Le poème commence par une image frappante où les sapins sont personnifiés et dotés de traits humains : "Les sapins en bonnets pointus / De longues robes revêtus". Ces sapins, "comme des astrologues", sont ici élevés au rang de sages, d’êtres spirituels qui saluent leurs "frères abattus", évoquant la mort et la résurrection dans un cadre naturel. La personnification des sapins comme des "astrologues" et des "poètes" suggère une dimension mystique et sacrée à la nature, où les arbres deviennent des observateurs sages, connaissant les secrets de l'univers.
La comparaison avec des astrologues introduit un imaginaire où les sapins ne sont pas de simples éléments de la nature, mais des témoins et acteurs d’un ordre cosmique. Ils sont "prédestinés" à "briller plus que des planètes", renforçant l’idée de leur appartenance à un monde céleste et intemporel, leur présence étant liée à un cycle plus grand que la simple existence terrestre. Cette idée de destinée se poursuit avec l'image des sapins "changés / En étoiles et enneigés", une évocation de la transmutation entre la vie sur Terre et l’immortalité des étoiles.
Le poème évoque aussi le passage du temps, les sapins étant à la fois des témoins et des acteurs du cycle naturel. Le passage "Aux Noëls bienheureuses / Fêtes des sapins ensongés" suggère que ces arbres sont omniprésents dans les célébrations, surtout dans l’imaginaire collectif des fêtes de fin d'année, période de renaissance et de réjouissances. Les sapins, en leur rôle symbolique de porteurs de lumière dans la nuit, deviennent des métaphores de l’espoir et de la résilience face à la mort. Le contraste entre la majesté des arbres et les "frères abattus" souligne une réflexion sur la fugacité de la vie et l’inéluctabilité de la mort.
Les sapins deviennent alors les témoins et les participants d’un cycle plus vaste qui inclut la naissance (les fêtes de Noël), la mort (l'abattage des arbres) et la transformation (la métamorphose des sapins en étoiles ou en anges).

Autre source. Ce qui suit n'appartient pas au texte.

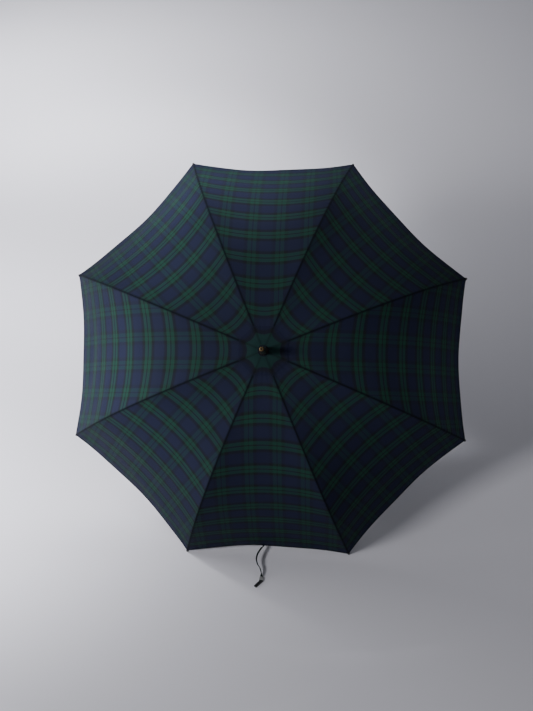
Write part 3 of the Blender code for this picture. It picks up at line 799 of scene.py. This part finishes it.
def add_crown_disc(material):
    """The gathered disc in the middle of the crown cap, under the ferrule."""
    profile = [
        (0.0055, 0.00615), (0.0070, 0.00625), (0.0085, 0.00630), (0.0095, 0.00665), (0.0110, 0.00690),
        (0.0124, 0.00690), (0.0128, 0.00610), (0.0200, 0.00600), (0.0200, 0.00555), (0.0055, 0.00555),
    ]

    def gathers(radius, turn):
        return BULGE_HIGH * math.sin(BULGES * turn) * max(0.0, 1 - abs(radius - BULGE_AT) / BULGE_WIDE)

    mesh = turned_mesh("crown_disc", profile, DISC_SIDES, gathers)
    thread_by_radius(mesh)
    mesh.transform(SHAFT)
    piece = add_piece("crown_disc", mesh, material, "frame", ["crown_cap"])


# --- stick parts ---


def add_ferrule(wood, brass):
    """The ferrule's turned wood, and the metal cap round its end."""
    top = FERRULE_TIP
    foot = FERRULE_TIP - 0.012
    base = FERRULE_BASE
    turning = [
        (0, top - 0.0012), (0.0015, top - 0.0011), (0.0019, top - 0.0014), (0.0019, foot),
        (0.0048, foot - 0.0001), (0.00500, foot - 0.0006), (0.0054, 0.069), (0.0061, 0.058),
        (0.0068, 0.045), (0.0074, 0.030), (0.0079, 0.0175), (0.0081, 0.0150), (0.0079, 0.0146),
        (0.0079, 0.0140), (0.0084, 0.0135), (0.0087, 0.0118), (0.0087, 0.0098), (0.0084, 0.0082),
        (0.0082, base + 0.0007), (0.0078, base + 0.0001), (0.0053, base + 0.0001),
        (0.0053, 0.0463), (0, 0.0463),
    ]
    cap = [
        (0.0022, top - 0.0002), (0.0024, top), (0.0035, top), (0.0039, top - 0.0003),
        (0.0040, top - 0.0009), (0.0041, top - 0.0040), (0.0040, top - 0.0044), (0.0043, top - 0.0048),
        (0.0048, foot + 0.0004), (0.0046, foot + 0.0002), (0.0022, foot + 0.0002),
    ]
    mesh = turned_mesh("ferrule_turning", turning)
    mesh.transform(SHAFT)
    add_piece("ferrule_turning", mesh, wood, "frame", ["ferrule"])
    mesh = turned_mesh("ferrule_cap", cap)
    mesh.transform(SHAFT)
    add_piece("ferrule_cap", mesh, brass, "frame", ["ferrule_ring"])


BAR_SIDES = 48
CROOK_STEPS = 40
NOSE_STEPS = 8
NOSE_ROUND = 0.0065
NOSE_NARROWS = 0.62


def sweep_mesh(name, stations):
    """A round bar through (centre, across, radius) stations. across is square to the bar's run."""
    bm = bmesh.new()
    side = Vector((0, 1, 0))
    turns = [2 * math.pi * i / BAR_SIDES for i in range(BAR_SIDES)]
    rings = []
    for centre, across, radius in stations:
        rim = [centre + radius * (math.cos(turn) * across + math.sin(turn) * side) for turn in turns]
        rings.append([bm.verts.new(point) for point in rim])
    join_rings(bm, zip(rings, rings[1:]))
    bm.faces.new(rings[0])
    bm.faces.new(rings[-1])
    return smooth_mesh(bm, name)


def add_handle(wood):
    """The crook: a grip under the collar, a half turn and a rounded nose."""
    across = Vector((1, 0, 0))
    grip = [(0.0004, 0.0094), (0.0147, 0.0094), (0.0148, 0.0104), (0.0156, 0.0109), (0.0170, HANDLE_RADIUS)]
    grip += [(HANDLE_STRAIGHT * part, HANDLE_RADIUS) for part in (0.3, 0.5, 0.75, 1.0)]
    stations = [(Vector((0, 0, HANDLE_TOP - down)), across, radius) for down, radius in grip]
    bend = HANDLE_TOP - HANDLE_STRAIGHT
    for i in range(1, CROOK_STEPS + 1):
        turn = math.pi * i / CROOK_STEPS
        centre = Vector((CROOK_RADIUS * (1 - math.cos(turn)), 0, bend - CROOK_RADIUS * math.sin(turn)))
        stations.append((centre, Vector((math.cos(turn), 0, math.sin(turn))), HANDLE_RADIUS))
    for i in range(NOSE_STEPS + 1):
        turn = math.pi / 2 * i / NOSE_STEPS
        up = CROOK_NOSE - NOSE_ROUND * (1 - math.sin(turn))
        less = HANDLE_RADIUS * NOSE_NARROWS * (1 - math.cos(turn))
        stations.append((Vector((2 * CROOK_RADIUS, 0, bend + up)), -across, HANDLE_RADIUS - less))
    mesh = sweep_mesh("crook", stations)
    mesh.transform(SHAFT)
    add_piece("crook", mesh, wood, "frame", ["handle"])


TIP_BALL = 0.0030
TIP_BALL_AT = 0.0010
TIP_STEPS = 8
TIP_SIDES = 40


def add_tips(plastic):
    """The rib tips: ball-ended caps with a neck and a socket for the rib."""
    profile = [(0, TIP_BALL_AT + TIP_BALL)]
    for i in range(1, TIP_STEPS + 1):
        turn = math.pi / 2 * i / TIP_STEPS
        profile.append((TIP_BALL * math.sin(turn), TIP_BALL_AT + TIP_BALL * math.cos(turn)))
    profile += [
        (0.00285, -0.0005), (0.0024, -0.0016), (0.0023, -0.0030), (0.0025, -0.0040), (0.0026, -0.0052),
        (0.0025, -0.0092), (0.0023, -0.0099), (0.0021, -0.0100), (0.0021, -0.0027), (0, -0.0027),
    ]
    tip = turned_mesh("tip", profile, TIP_SIDES)
    radius, height, angle, _ = (float(value) for value in rib_line(RIB_LENGTH))
    tip.transform(Matrix.Translation((radius, 0, height)) @ Matrix.Rotation(math.pi / 2 + angle, 4, "Y"))
    for number in range(RIBS):
        name = f"tip_cap_{number + 1}"
        mesh = tip.copy()
        mesh.transform(in_rib_frame(number))
        replaced = [f"rib_tip_{number + 1}"]
        add_piece(name, mesh, plastic, f"rib_{number + 1}_outer", replaced)


# --- the tie strap ---

# Where the strap hangs, its width lies along this direction. Where it is flat, its width is level.
STRAP_LEAN = Vector((0.16, -0.74, 0.65))

# Half widths and thicknesses of the strap, its end and its clasp.
STRAP_BAND = (0.0040, 0.0015)
END_BAND = (0.0030, 0.0024)
CLASP_BAND = (0.0046, 0.0022)

# The part of the strap's route that the clasp is on, and the way that the strap's end points.
CLASP_RUN = slice(-12, -3)
END_HEADING = Vector((-0.62, -0.785, 0))

# The end's stations: metres beyond the strap, and height above it.
END_STATIONS = ((-0.001, 0.0002), (0.008, 0.0004), (0.019, 0.0003))

# A band's eight corners: the share of its half width, and the face. Its two edges are a little thicker.
BAND_CORNERS = ((-1, -1), (-0.8, -1), (0.8, -1), (1, -1), (1, 1), (0.8, 1), (-0.8, 1), (-1, 1))
BAND_EDGE = 1.25

# Where in the tartan a band is cut, and its corners' places across the cut as shares of its half width.
BAND_CUT = 0.022
BAND_THREADS = (-0.8, -0.6, 0.6, 0.8, 0.8, 0.6, -0.6, -0.8)


def strap_stations():
    """(centre, how flat it lies from 0 to 1) down the strap."""
    _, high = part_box("strap")
    start = Vector((high[0] - 0.0030, high[1] - 0.0004, 0))
    steps = [
        (0.0000, 0.0019, 0.0140, 0.00), (0.0000, -0.0033, 0.0150, 0.00), (-0.0040, -0.0113, 0.0165, 0.00),
        (-0.0100, -0.0262, 0.0180, 0.00), (-0.0125, -0.0410, 0.0175, 0.00), (-0.0100, -0.0538, 0.0150, 0.00),
        (-0.0050, -0.0616, 0.0120, 0.00), (-0.0020, -0.0685, 0.0090, 0.00), (-0.0002, -0.0762, 0.0060, 0.20),
        (0.0000, -0.0842, 0.0034, 0.80), (-0.0012, -0.0918, 0.0016, 1.00),
    ]
    return [(start + Vector((x, y, z)), flat) for x, y, z, flat in steps]


def smooth_route(stations, pieces=8):
    """Catmull-Rom points through stations of (Vector, value)."""
    rows = [np.array([*point, value]) for point, value in stations]
    rows = [2 * rows[0] - rows[1], *rows, 2 * rows[-1] - rows[-2]]
    found = []
    for a, b, c, d in zip(rows, rows[1:], rows[2:], rows[3:]):
        square = 2 * a - 5 * b + 4 * c - d
        cube = 3 * b - a - 3 * c + d
        for i in range(pieces):
            t = i / pieces
            found.append(0.5 * (2 * b + (c - a) * t + square * t**2 + cube * t**3))
    found.append(rows[-2])
    return [(Vector(row[:3]), float(row[3])) for row in found]


def band_mesh(name, route, half_width, thickness):
    """A flat band along a route of (centre, how flat it lies), and its length."""
    bm = bmesh.new()
    rings, lengths = [], []
    length = 0.0
    for i, (point, flat) in enumerate(route):
        before, after = route[max(i - 1, 0)][0], route[min(i + 1, len(route) - 1)][0]
        if i:
            length += (point - route[i - 1][0]).length
        lengths.append(length)
        along = (after - before).normalized()
        level = along.cross(STRAP_LEAN.lerp(Vector((0, 0, 1)), flat)).normalized()
        standing = level.cross(along)
        turn = flat * math.pi / 2
        across = math.cos(turn) * standing + math.sin(turn) * level
        face = along.cross(across)
        ring = []
        for side, rise in BAND_CORNERS:
            edge = BAND_EDGE if abs(side) == 1 else 1.0
            corner = point + side * half_width * across + rise * edge * thickness / 2 * face
            ring.append(bm.verts.new(corner))
        rings.append(ring)
    join_rings(bm, zip(rings, rings[1:]))
    bm.faces.new(rings[0])
    bm.faces.new(rings[-1])
    mesh = smooth_mesh(bm, name, sharp=50)
    layer = mesh.uv_layers.new(name="thread")
    for loop in mesh.loops:
        ring, corner = divmod(loop.vertex_index, len(BAND_CORNERS))
        layer.data[loop.index].uv = (BAND_CUT + BAND_THREADS[corner] * half_width, lengths[ring])
    mesh.attributes.new("seams_and_shade", "FLOAT", "POINT")
    return mesh, length


def add_strap(cloth, plastic, metal):
    """The tie strap, its end piece and the clasp before that."""
    route = smooth_route(strap_stations())
    mesh, length = band_mesh("tie_strap", route, *STRAP_BAND)
    strap = add_piece("tie_strap", mesh, cloth, "rib_6_outer", ["strap"])
    fold(strap)
    end, _ = route[-1]
    stations = [(end + END_HEADING * beyond + Vector((0, 0, rise)), 1.0) for beyond, rise in END_STATIONS]
    mesh, _ = band_mesh("tie_end", smooth_route(stations, 4), *END_BAND)
    tab = add_piece("tie_end", mesh, plastic, "rib_6_outer", ["strap_end"])
    fold(tab)
    mesh, _ = band_mesh("tie_clasp", route[CLASP_RUN], *CLASP_BAND)
    clasp = add_piece("tie_clasp", mesh, metal, "rib_6_outer")
    fold(clasp)


# --- the whole scene ---


def paint_frame(materials):
    """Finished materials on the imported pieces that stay."""
    slots = {part["node"]: part["material_slot"] for part in frame["record"]["subparts"]}
    for name, obj in frame["nodes"].items():
        material = materials[slots[name]]
        obj.data.materials.clear()
        obj.data.materials.append(material)


def main():
    add_camera()
    add_studio()
    cloth = cover_material("cover_cloth")
    cap_cloth = cover_material("cap_cloth", shade=0.85, line=GREEN)
    # The strap's cloth is the cover's tartan made much darker: partly a darker cloth and partly painted
    # shade for the edge-on, shadowed band.
    dark_and_shaded_strap_cloth = cover_material("dark_and_shaded_strap_cloth", shade=0.45)
    handle_wood = wood_material("handle_wood", (0.110, 0.048, 0.022), (0.030, 0.012, 0.006), 0.32, 0.5)
    ferrule_wood = wood_material("ferrule_wood", (0.030, 0.016, 0.010), (0.010, 0.006, 0.004), 0.34, 0.4)
    shaft_wood = wood_material("shaft_wood", (0.30, 0.17, 0.085), (0.16, 0.080, 0.036), 0.38, 0.35)
    black = plastic_material("tip_plastic", (0.012, 0.012, 0.013), 0.38)
    brass = metal_material("ring_brass", (0.22, 0.15, 0.070), 0.5)
    steel = metal_material("rib_steel", (0.040, 0.040, 0.043), 0.38, 0.85)
    wire = metal_material("spring_wire", (0.55, 0.55, 0.56), 0.28)
    clasp_steel = metal_material("clasp_steel", (0.42, 0.42, 0.43), 0.5, 0.5)
    paint_frame({
        "cover": cloth, "steel": steel, "wire": wire, "brass": brass, "dark_wood": handle_wood,
        "shaft_wood": shaft_wood, "black_plastic": black, "strap": felt_material(),
    })
    add_cover(cloth)
    add_crown(cap_cloth)
    add_crown_disc(cap_cloth)
    add_ferrule(ferrule_wood, brass)
    add_handle(handle_wood)
    add_tips(black)
    add_strap(dark_and_shaded_strap_cloth, black, clasp_steel)


main()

Ils sont à la fois des symboles de l’éternité et de la mortalité, traversant les saisons, tout en représentant des états d’âme et des états spirituels.
Une autre caractéristique du poème Les sapins est la multiplicité des rôles que jouent ces arbres. Ils sont tour à tour des "musiciens", des "magiciens", des "médecins divagants", et même des "rabbins" ou des "vieilles demoiselles". Ces métaphores montrent que les sapins sont des figures changeantes, capables de s'adapter à différents rôles symboliques. Ils chantent "des noëls anciens", ce qui les associe à une tradition et à une sagesse ancienne. Leur caractère magique et mystique se manifeste également lorsqu’ils "incantent le ciel quand il tonne", les transformant en figures capables d'interagir avec les forces naturelles.

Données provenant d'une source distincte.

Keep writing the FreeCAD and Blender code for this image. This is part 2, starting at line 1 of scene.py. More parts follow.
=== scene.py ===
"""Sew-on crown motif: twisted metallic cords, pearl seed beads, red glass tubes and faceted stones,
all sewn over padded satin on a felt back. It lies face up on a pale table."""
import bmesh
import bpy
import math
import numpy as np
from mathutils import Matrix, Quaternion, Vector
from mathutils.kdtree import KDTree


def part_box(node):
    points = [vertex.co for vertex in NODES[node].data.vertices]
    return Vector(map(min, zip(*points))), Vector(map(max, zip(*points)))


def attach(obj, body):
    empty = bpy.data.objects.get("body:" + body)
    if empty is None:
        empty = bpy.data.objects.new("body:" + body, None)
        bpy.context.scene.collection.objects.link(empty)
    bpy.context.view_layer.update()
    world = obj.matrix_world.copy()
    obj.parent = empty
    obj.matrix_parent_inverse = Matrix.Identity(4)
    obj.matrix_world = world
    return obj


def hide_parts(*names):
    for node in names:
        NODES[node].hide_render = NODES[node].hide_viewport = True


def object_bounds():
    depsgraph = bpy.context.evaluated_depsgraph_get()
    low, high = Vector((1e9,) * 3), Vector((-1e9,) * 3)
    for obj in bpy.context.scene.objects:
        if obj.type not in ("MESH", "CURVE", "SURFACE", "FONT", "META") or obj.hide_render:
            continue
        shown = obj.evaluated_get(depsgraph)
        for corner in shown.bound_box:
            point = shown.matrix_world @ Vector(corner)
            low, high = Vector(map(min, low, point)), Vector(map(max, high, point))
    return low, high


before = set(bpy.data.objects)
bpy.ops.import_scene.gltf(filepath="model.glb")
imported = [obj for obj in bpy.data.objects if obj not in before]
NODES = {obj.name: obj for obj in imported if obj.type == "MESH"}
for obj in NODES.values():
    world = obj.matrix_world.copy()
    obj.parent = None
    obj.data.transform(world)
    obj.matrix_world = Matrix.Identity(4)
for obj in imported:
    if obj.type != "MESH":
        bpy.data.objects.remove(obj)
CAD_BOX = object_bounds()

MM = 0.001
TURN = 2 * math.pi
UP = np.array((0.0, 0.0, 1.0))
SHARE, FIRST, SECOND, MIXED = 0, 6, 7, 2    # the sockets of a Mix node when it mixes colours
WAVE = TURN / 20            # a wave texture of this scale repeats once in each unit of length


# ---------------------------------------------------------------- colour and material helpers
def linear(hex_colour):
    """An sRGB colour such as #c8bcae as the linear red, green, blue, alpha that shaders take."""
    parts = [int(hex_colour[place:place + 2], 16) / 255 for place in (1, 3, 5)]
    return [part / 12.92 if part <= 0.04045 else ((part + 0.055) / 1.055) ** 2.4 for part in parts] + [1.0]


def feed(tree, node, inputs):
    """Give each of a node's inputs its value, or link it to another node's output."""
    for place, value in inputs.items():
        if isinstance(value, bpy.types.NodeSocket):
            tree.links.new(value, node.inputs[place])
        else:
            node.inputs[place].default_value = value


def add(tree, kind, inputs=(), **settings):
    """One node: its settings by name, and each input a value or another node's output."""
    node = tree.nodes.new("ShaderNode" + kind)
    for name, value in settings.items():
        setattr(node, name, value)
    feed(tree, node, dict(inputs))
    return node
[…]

Les sapins sont aussi décrits comme des "médecins divagants" offrant leurs "bons onguents", ce qui les associe à la guérison, à la bienveillance et à la réconfortante présence de la nature face aux épreuves humaines. Mais cette bienveillance est tempérée par l’image du sapin qui "geint et se couche", une allusion à la souffrance et à la fin de la vie, tout en soulignant la vulnérabilité des éléments naturels face aux forces de la nature.

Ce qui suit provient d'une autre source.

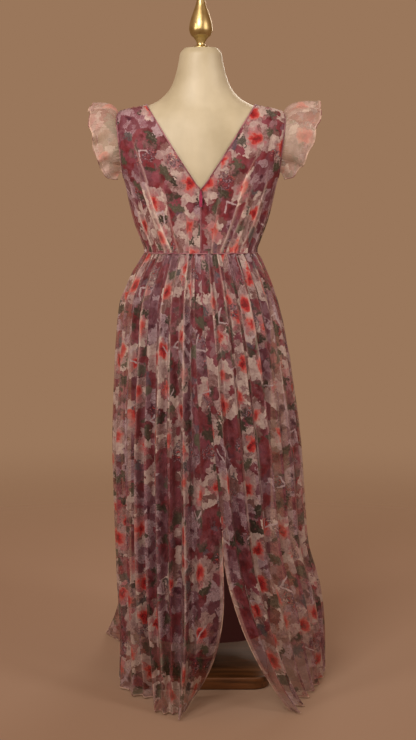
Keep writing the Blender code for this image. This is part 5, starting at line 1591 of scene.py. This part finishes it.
# Sections in millimetres, across and out
BINDING = ((-0.35, -0.9), (-0.55, -0.1), (-0.45, 0.55), (0.4, 0.85), (2.4, 0.80), (3.0, 0.45),
           (3.2, -0.2), (2.0, -0.9))
CORD = tuple((0.95 * math.cos(a), 0.95 * math.sin(a)) for a in np.arange(8) * math.tau / 8)
LIP = tuple((0.75 * math.cos(a), 0.9 * math.sin(a)) for a in np.arange(8) * math.tau / 8)
PIPING = tuple((1.5 * math.cos(a), 0.95 * math.sin(a)) for a in np.arange(10) * math.tau / 10)
THREAD_RADIUS = 0.00035
FINE_STITCH, HEM_STITCH = (0.0034, 0.0024), (0.0036, 0.0026)  # spacing and length
print("sections:", len(BINDING), "points for a binding,", len(PIPING), "for piping")

# %% Neckline, armholes, waist and back seam


def edge_frame(points, edge, inner):
    """Path, direction into the panel and direction out of the cloth, at one side edge of a grid."""
    path = points[:, edge]
    inward = unit(points[:, inner] - path)
    ahead = unit(np.gradient(path, axis=0))
    outward = np.cross(ahead, inward)
    away = path * (1, 1, 0)
    return path, inward, outward * np.sign((outward * away).sum(axis=1, keepdims=True))


above_v, above_seam = heights > CENTRE_SEAM_SHARE - 0.004, heights > SIDE_SEAM_SHARE
back_grid = {side: edges_in(bodice_half("back", u, v, table)[0]) * (1 if side == "right" else -1, 1, 1)
             for side, table in (("right", BACK_RIGHT_CREASES), ("left", BACK_LEFT_CREASES))}
front_grid = {"right": front["mesh"], "left": front["mesh"] * (-1, 1, 1)}
for side in ("left", "right"):
    back, fore = back_grid[side], front_grid[side]
    for name, grid, rows, edge, inner, across, lift in (
            ("neckline_back_", back, above_v, 0, 4, 0.0024, 0.0008),
            ("neckline_front_", fore, above_v, -1, -5, 0.0024, 0.0008),
            ("armhole_back_", back, above_seam, -1, -5, 0.0042, 0.0004),
            ("armhole_front_", fore, above_seam, 0, 4, 0.0042, 0.0004)):
        path, inward, outward = edge_frame(grid[rows], edge, inner)
        carried(name + side, path, inward, outward, BINDING, binding)
        stitches(name + side + "_stitches", path + inward * across, outward, *FINE_STITCH, lift)
    path, inward, outward = edge_frame(back_grid[side][~above_v], 0, 4)
    carried("back_seam_lip_" + side, path + inward * 0.0006 + outward * 0.0002, inward, outward, LIP, binding)
print("edges of neckline and armholes are bound")

# %% Waist seam
ring = np.concatenate([back_grid["right"][0], front_grid["right"][0, 1:], front_grid["left"][0, ::-1][1:],
                       back_grid["left"][0, ::-1][1:-1]])
ring[:, 2] = WAIST_Z
radial = unit(ring * (1, 1, 0))
wrapped = np.concatenate([ring[-12:], ring, ring[:12]])
smooth = np.stack([np.convolve(column, np.ones(25) / 25, "valid") for column in wrapped.T], -1)
upward = np.zeros_like(ring) + (0.0, 0.0, 1.0)
carried("waist_seam_piping", smooth + radial * 0.0009, upward, radial, PIPING, binding, closed=True)
for name, lift, height in (("waist_stitches_upper", 0.0012, 0.0028),
                           ("waist_stitches_lower", 0.0016, -0.0030)):
    stitches(name, smooth + radial * 0.0008 + upward * height, radial, *HEM_STITCH, lift)
print("waist seam", round(float(np.linalg.norm(np.diff(smooth, axis=0), axis=1).sum()), 3), "m round")

# %% Rolled hem and slit edges
for name, points in skirt_points.items():
    path = points[0]
    carried("rolled_hem_" + name, path + (0, 0, 0.0006), np.zeros_like(path) + (0.0, 0.0, 1.0),
            unit(path * (1, 1, 0)), CORD, rolled)
for name, edge, inner in (("skirt_back_left", -1, -3), ("skirt_back_right", 0, 2)):
    low = skirt_points[name][:, 0, 2] < SLIT_TOP_Z + 0.01
    path, inward, outward = edge_frame(skirt_points[name][low], edge, inner)
    carried("rolled_slit_" + name, path, inward, outward, CORD, rolled)
    stitches("slit_stitches_" + name, path + inward * 0.0095, outward, *HEM_STITCH, 0.0004)
for side, grid in sleeve_grids.items():
    path = grid[-1]
    ahead = unit(np.gradient(path, axis=0))
    inward = unit(grid[-3] - path)
    carried("rolled_edge_sleeve_" + side, path, inward, np.cross(ahead, inward), CORD, rolled)
print("rolled edges:", len(skirt_points) + 4)

# %% [markdown]
# ## The zip
# It is a concealed zip, so only the slider with its long pull shows at the point of the V, and
# a dark line where the seam's two lips meet. The tape behind is woven, the slider is cast zinc
# under wine lacquer, and the pull is dipped in a brighter lacquer.

# %% Zip finishes


def woven_tape():
    """Woven polyester tape in wine: ribs across, drawn at 2 mm, darker between them: painted shade."""
    made, tree, shader = new_material("woven_zip_tape_wine")
    place = add_node(tree, "ShaderNodeTexCoord").outputs["Object"]
    ribs = add_node(tree, "ShaderNodeTexWave", {"Vector": place, "Scale": 160.0}, bands_direction="Z")
    # Darker where the ribs' bump is low: painted shade between the ribs
    colour = ink_ramp(tree, ribs.outputs["Fac"], ((0.2, "#3A1018"), (0.8, "#571A26")))
    tree.links.new(colour, shader.inputs["Base Color"])
    bump = add_node(tree, "ShaderNodeBump", {"Height": ribs.outputs["Fac"], "Strength": 0.4,
                                             "Distance": 0.0003})
    tree.links.new(bump.outputs[0], shader.inputs["Normal"])
    shader.inputs["Roughness"].default_value = 0.7
    return made


def lacquer(name, hex_deep, hex_clear):
    """Lacquered zinc casting: thin gloss coat, a little deeper where it pooled, worn dull by fingers."""
    made, tree, shader = new_material(name)
    place = add_node(tree, "ShaderNodeTexCoord").outputs["Object"]
    pooled = add_node(tree, "ShaderNodeTexNoise", {"Vector": place, "Scale": 260.0, "Detail": 3.0})
    colour = ink_ramp(tree, pooled.outputs["Fac"], ((0.35, hex_deep), (0.65, hex_clear)))
    tree.links.new(colour, shader.inputs["Base Color"])
    worn = add_node(tree, "ShaderNodeMapRange", {"Value": pooled.outputs["Fac"], "To Min": 0.22,
                                                 "To Max": 0.45})
    tree.links.new(worn.outputs[0], shader.inputs["Roughness"])
    shader.inputs["Coat Weight"].default_value = 0.4
    return made


for node, finish in (("zip_tape", woven_tape()),
                     ("zip_slider", lacquer("lacquered_zinc_wine", "#4A121E", "#6E2030")),
                     ("zip_pull_tab", lacquer("lacquered_zinc_magenta", "#7A1F42", "#9C2C54"))):
    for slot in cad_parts[node].material_slots:
        slot.material = finish
    print(node, "is finished with", finish.name)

L’ambiguïté du poème réside dans cette fusion entre des symboles religieux (les anges, les chérubins), des éléments du quotidien (les sapins de Noël), et des images fantastiques (les sapins magiciens, médecins et rabbins). Apollinaire crée un monde où le sacré et le profane se mélangent harmonieusement, où la mort et la vie coexistent à travers la transformation des sapins en figures célestes et terrestres. Ce mélange crée une beauté poétique qui ne réside pas seulement dans la nature, mais dans l’interprétation symbolique et spirituelle de celle-ci.
Les sapins est un poème qui, par son langage symbolique et sa richesse d’images, nous invite à une réflexion sur la vie, la mort et la transformation. Les sapins, dans leur beauté et leur majesté, incarnent la nature en perpétuel changement et témoignent de l’éternel retour des saisons et des événements humains. Apollinaire, en jouant avec les images, les symboles et les métaphores, nous fait voir dans ces simples arbres des représentations multiples de l’existence humaine : entre la célébration, la souffrance, la mort et la résilience, les sapins deviennent les témoins et les acteurs d’un cycle infini, à la fois mystique et poétique.